BB argued before the Hearing Officer that AB should be precluded from bringing the action by the law of acquiescence. This statutory limitation period is imposed by section 48 of the Trade Marks Act, which states that: “where the proprietor of an earlier trade mark…has acquiesced for a continuous period of five years in the use of a registered trademark in the United Kingdom, being aware of that use, there shall cease to be any right entitled on the basis of that earlier trade mark…to apply for a declaration that the registration of the later trademark is invalid…unless the registration of the later mark was applied for in bad faith.” This comes from Article 9 of the Trade Marks Directive.

Although AB’s application was issued within the five year period, it was not served on BB until the five year period had expired. This therefore precluded BB from making a counter-application for invalidity of AB’s trademark based on its earlier mark as it would be deemed to have acquiesced for the requisite 5 year period. BB had grounds for a counter-attack as it had an even earlier application for the trade mark “Bud” which is a recognised abbreviation of the “Budweiser” mark and may be taken as an equivalent.

The Hearing Officer stated with unease that, on the basis of the facts, he had to find in AB’s favour, as the earlier mark and the marks were indeed identical and applied to identical goods, causing risk of confusion in the minds of the public. The unease came from having to find in favour of one party, when the Court of Appeal in the 2000 proceedings had been keen to preserve the status quo and allow both marks to be registered side-by-side.
BB appealed the Hearing Officer’s decision to the High Court, arguing that it had substantive and procedural defences. BB put forward the argument that the requirements for “continuous use” and “acquiescence in that use” intend the time period to cover use of the mark, not only when it was registered, but when the product was on the market. Therefore BB stated that the acquiescence by AB to its use of the mark had continued for more than 5 years, even though it was less than 5 years since the use of the registered trade mark.

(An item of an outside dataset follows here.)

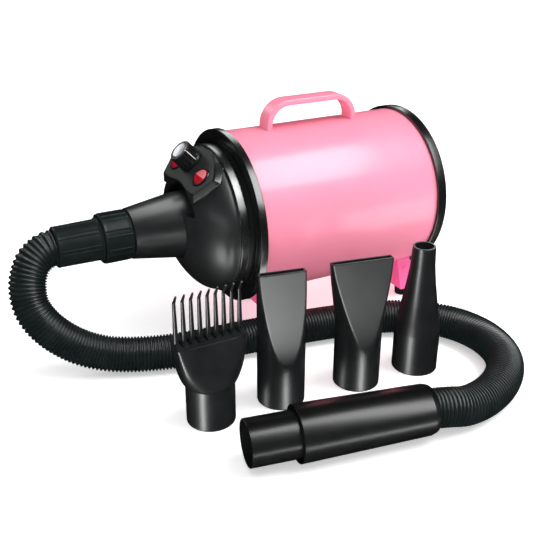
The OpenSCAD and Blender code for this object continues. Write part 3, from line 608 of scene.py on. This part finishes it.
def cover_field(x, y, z):
    """The front cover: dome, control block, pocket, rocker wells and flange."""
    y = y - AXIS_Y
    z = z - AXIS_H
    r = np.hypot(y, z)
    rest = np.clip((DOME_X1 - x) / (DOME_X1 - DOME_X0), 0, 1)
    dome = (r - dome_radius(x)) / np.hypot(1, DOME_POWER * rest ** (DOME_POWER - 1))
    dome = smax(dome, DOME_X0 - x, 1.0)
    width = PANEL_HALF + 0.7 * np.clip(x - PANEL_X, 0, 40)
    block = smax((np.abs(y) - width) * 0.85, PANEL_X - x, 2.0)
    face = (z - PANEL_Z) * math.cos(PANEL_TILT) - (x - PANEL_X) * math.sin(PANEL_TILT)
    neck = np.hypot(0.9 * y, z) - NECK_R
    block = smax(smax(block, neck, 0.5), -face - BLOCK_DEPTH, 0.8)
    body = smin(dome, block, 1.2)
    body = smax(body, face, 1.2)
    pocket = smax(r - POCKET_R, x - POCKET_BACK, 1.0)
    flare = r - (POCKET_R - 0.5) - 1.1 * (FLARE_X - x)
    pocket = np.minimum(pocket, smax(flare * 0.7, x - FLARE_X, 1.0))
    pocket = smax(pocket, POCKET_FLOOR - z, 2.0)
    body = smax(body, -pocket, 2.2)
    s = (x - PANEL_X) * math.cos(PANEL_TILT) + (z - PANEL_Z) * math.sin(PANEL_TILT)
    for side in (-ROCKER_Y, ROCKER_Y):
        well = np.hypot(s - ROCKER_S, y - side) - WELL_R
        body = smax(body, -np.maximum(well, -WELL_DEPTH - face), 0.4)
    rim = np.hypot(np.clip(np.abs(x - FLANGE_X) - FLANGE_HALF, 0, None),
                   np.clip(r - (FLANGE_R - FLANGE_EDGE), 0, None)) - FLANGE_EDGE
    body = smin(body, np.where(r > NECK_R - 6, rim, FAR), 0.8)
    body = np.maximum(body, x - SHELL_X0)
    return np.maximum(body, TUBE_ROOT_R + 0.1 - r)


cover_points, cover_faces = field_surface(
    cover_field, (-116, AXIS_Y - 80, AXIS_H - 80), (SHELL_X0, AXIS_Y + 80, AXIS_H + 80), 0.9)
cover = add_mesh("domed_front_cover", cover_points, cover_faces,
                 [MATERIALS["black_satin"], MATERIALS["panel_grey"], TRIM_GLOSS], "dryer",
                 "black_satin", "front_cover")
PANEL_FINISH, FLANGE_FINISH = 1, 2
for polygon in cover.data.polygons:
    across, above = polygon.center.y / MM - AXIS_Y, polygon.center.z / MM - AXIS_H
    if polygon.normal.dot(Vector(PANEL_UP)) > 0.985 and above > PANEL_LOW:
        polygon.material_index = PANEL_FINISH
    elif math.hypot(across, above) > FLANGE_FACE:
        polygon.material_index = FLANGE_FINISH

outlet = add_mesh("tapered_outlet_tube", *turned(rounded([
    (SPIGOT_X, 20, 0.4), (SPIGOT_X, SPIGOT_R, 0.8), (TUBE_END_X, SPIGOT_R, 0),
    (TUBE_END_X, TUBE_END_R, 1.0), (DOME_X0, 33.9, 0), (-87.5, 33.9, 0), (SHELL_X0, 58.2, 0),
    (SHELL_X0, 56, 0), (-86.5, 31.5, 0), (DOME_X0, 31, 0), (TUBE_END_X, 19.5, 0)]),
    BLOWER, 192),
    MATERIALS["black_satin"], "dryer", "black_satin", "outlet_tube")

# ---- controls ----


# knob: the heights of its skirt, of the recess for its cap and of its top
SKIRT_H = 4.8
CAP_SEAT = 17.9
KNOB_TOP = 19.1
KNOB_FLUTES = 16
FLUTE_DEPTH = 1.2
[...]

Acquiescence has been considered in UK case law to mean that the opposing party must have been aware that the trademark existed and have done nothing, in terms of making an application for a declaration of invalidity or opposing the use. The leading case on the date from which the 5 year period of acquiescence is deemed to begin is Sunrider v Vitasoy (2007) . In this case the application for invalidity was brought within five years of the registration, but 13 years after the application for the mark. Warren J rejected the argument by Sunrider that the five year period of acquiescence of “use of a registered trade mark” starts to run from the date of the application. He stated that the Act is to be given its natural meaning. In addition, the time limit for raising an invalidity claim should run from the same date as that for making an opposition, which can only be the date on which the trademark is registered.

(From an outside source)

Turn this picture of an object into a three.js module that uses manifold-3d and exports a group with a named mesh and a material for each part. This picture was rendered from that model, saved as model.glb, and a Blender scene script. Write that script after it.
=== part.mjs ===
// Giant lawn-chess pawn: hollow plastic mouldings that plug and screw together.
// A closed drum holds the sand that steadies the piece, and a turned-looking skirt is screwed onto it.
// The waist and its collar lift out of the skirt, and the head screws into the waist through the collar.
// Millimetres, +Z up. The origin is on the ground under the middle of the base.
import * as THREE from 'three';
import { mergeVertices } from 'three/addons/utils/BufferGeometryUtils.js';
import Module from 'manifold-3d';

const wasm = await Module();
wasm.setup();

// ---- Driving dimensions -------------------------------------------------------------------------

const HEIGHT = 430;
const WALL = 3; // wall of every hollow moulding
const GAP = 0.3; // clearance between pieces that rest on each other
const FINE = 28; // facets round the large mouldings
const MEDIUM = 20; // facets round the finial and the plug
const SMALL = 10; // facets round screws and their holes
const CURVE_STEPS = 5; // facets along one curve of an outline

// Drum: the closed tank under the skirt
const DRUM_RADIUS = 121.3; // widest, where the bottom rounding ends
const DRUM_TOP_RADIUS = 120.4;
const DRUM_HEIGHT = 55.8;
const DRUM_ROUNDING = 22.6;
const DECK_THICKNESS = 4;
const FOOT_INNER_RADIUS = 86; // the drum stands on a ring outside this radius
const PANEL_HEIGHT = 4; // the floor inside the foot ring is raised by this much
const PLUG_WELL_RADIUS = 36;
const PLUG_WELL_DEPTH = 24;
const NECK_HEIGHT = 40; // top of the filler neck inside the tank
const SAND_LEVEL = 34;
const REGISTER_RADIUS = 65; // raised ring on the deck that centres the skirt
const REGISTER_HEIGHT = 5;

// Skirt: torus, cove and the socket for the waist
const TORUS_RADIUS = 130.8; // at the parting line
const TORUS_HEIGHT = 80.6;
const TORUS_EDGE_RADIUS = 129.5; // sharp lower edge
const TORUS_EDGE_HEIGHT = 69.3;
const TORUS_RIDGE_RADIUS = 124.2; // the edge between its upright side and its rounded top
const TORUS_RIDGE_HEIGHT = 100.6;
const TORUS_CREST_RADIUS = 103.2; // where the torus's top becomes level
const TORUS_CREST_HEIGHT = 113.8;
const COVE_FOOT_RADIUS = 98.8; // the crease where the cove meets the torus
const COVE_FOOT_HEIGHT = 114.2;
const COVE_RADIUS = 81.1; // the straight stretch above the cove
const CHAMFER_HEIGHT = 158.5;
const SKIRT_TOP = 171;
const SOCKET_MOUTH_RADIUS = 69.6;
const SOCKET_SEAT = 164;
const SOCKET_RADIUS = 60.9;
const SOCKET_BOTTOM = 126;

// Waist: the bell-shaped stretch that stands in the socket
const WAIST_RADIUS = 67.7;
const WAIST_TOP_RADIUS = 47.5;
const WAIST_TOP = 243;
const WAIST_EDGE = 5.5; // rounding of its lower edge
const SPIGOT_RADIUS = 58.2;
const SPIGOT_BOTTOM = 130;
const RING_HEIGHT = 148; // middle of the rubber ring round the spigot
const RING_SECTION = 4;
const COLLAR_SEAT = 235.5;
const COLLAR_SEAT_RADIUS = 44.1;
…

In his High Court judgment in the present case, Norris J found that the arguments brought by BB did not add any further substance and he agreed with the findings of the Hearing Officer, following the case law in Sunrider. The application made by AB was not prohibited by acquiescence, and there was no argument that, where the application was allowed, the finding of invalidity of BB’s trademark was correct.

As well as the argument for “statutory acquiescence” BB also brought a claim for “common law acquiescence”. They argued that AB had demonstrated the “type of conduct which is sufficient to give rise to an estoppel”. AB had, he said, given an implied representation that it would not enforce its rights, as it had knowledge of and allowed the BB to continue to use and expend money on its own mark. It would therefore be unreasonable for AB to enforce its rights at this point. This is the position under English common law. However, Norris J found that acquiescence for the purpose of the Trade Marks Act is a statutory provision derived from an EU Directive, and therefore was not intended to be interpreted in the light of the common law of one Member State. In any event, Norris J found that the actions by AB (not bringing an invalidity action until the last possible day) did not amount to a representation that they would not enforce their rights, and there was no evidence that the significant people within BB would have seen the inactivity as such a representation.

Norris J shared the unease of the Hearing Officer at the outcome of his judgment, and stated: “I am of the opinion that the issues raised before me merit consideration by the Court of Appeal”.

References to the ECJ

BB did appeal Norris J’s decision to uphold the judgment of the Hearing Officer. The Court of Appeal (Jacob LJ giving the leading judgment) has now dismissed BB’s claim for common law acquiescence, on the same basis as Norris J. However, it referred three questions to the European Court of Justice (ECJ) to clarify the position on statutory acquiescence:

  • What is the meaning of acquiescence in Article 9(1), in particular whether the Directive permits honest concurrent use of identical marks?

  • When does the 5 year period begin? In particular is it necessary that the trade mark should be registered for the acquiescence to begin?

  • Whether Article 4(1)(a) of the Directive applied even in situations where there had been long-standing, honest concurrent use of two identical trade marks for identical goods, such that consumers were aware that such marks and goods originated from one or other proprietor?

The Court of Appeal has therefore chosen not to uphold the strict meaning of the law, in favour of allowing the ECJ to decide whether or not to create a doctrine of honest concurrent use. A decision is unlikely for at least two years, given the backlog of cases pending before the court.